Pattern 1: The Best Investors Do Nothing Most of the Time
Of the 100 decisions I studied, the most striking insight wasn't about the decisions they made -- it was about the decisions they didn't make.
Buffett reviews hundreds of potential investments per year and acts on maybe two or three. The rest are rejected, often within minutes. His metaphor is baseball: unlike actual baseball, in investing you don't have to swing. You can wait for the perfect pitch.
In engineering, this translates to discipline about what to build. The best technical leaders I've worked with reject most feature proposals, most "quick wins," and most refactoring urges. They wait for the high-value, high-conviction opportunities and then commit fully.
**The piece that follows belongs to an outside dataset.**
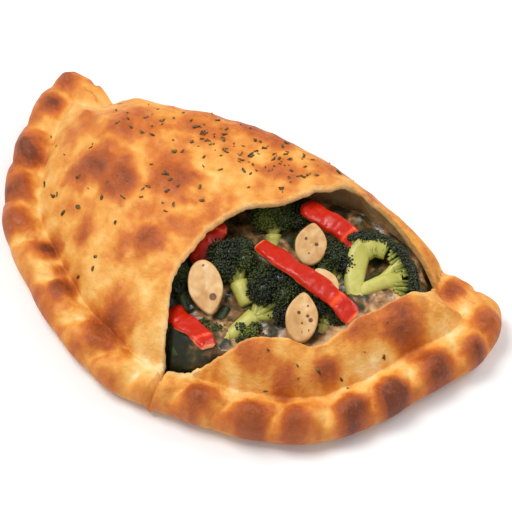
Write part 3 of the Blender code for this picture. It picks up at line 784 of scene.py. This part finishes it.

The impulse to stay busy -- to always be shipping something -- is one of the biggest destroyers of value in engineering organizations.
Pattern 2: Strong Opinions on Competence Boundaries
In nearly every studied case where an investor lost big, they were operating outside their circle of competence. Buffett's investment in Dexter Shoes. His late entry into airlines. Munger's early real estate deals.
When they stuck to what they genuinely understood -- consumer brands, insurance float, simple businesses with durable advantages -- the hit rate was extraordinary.
I mapped this to my own career. My biggest engineering mistakes all involved overconfidence in unfamiliar territory: attempting a custom ML pipeline when I should have used an off-the-shelf solution, designing a distributed system when a monolith would have been fine, choosing bleeding-edge technology because it was exciting.
The decisions where I respected my competence boundaries -- using boring technology I understood deeply, building straightforward systems with proven patterns -- almost always worked.
Pattern 3: They Seek Disconfirming Evidence
Darwin had a habit: whenever he encountered a fact that contradicted his theory, he wrote it down immediately. He knew his brain would try to forget it.
The best investors do the same thing. Before making an investment, Munger actively seeks reasons NOT to invest. He calls it the "kill the idea" phase. Only ideas that survive aggressive attempts to disprove them get funded.
In engineering, this maps to adversarial testing of ideas. Before committing to an architecture:
- What are the strongest arguments against this approach?
- Who on the team disagrees, and why?
- What would have to be true for this to fail?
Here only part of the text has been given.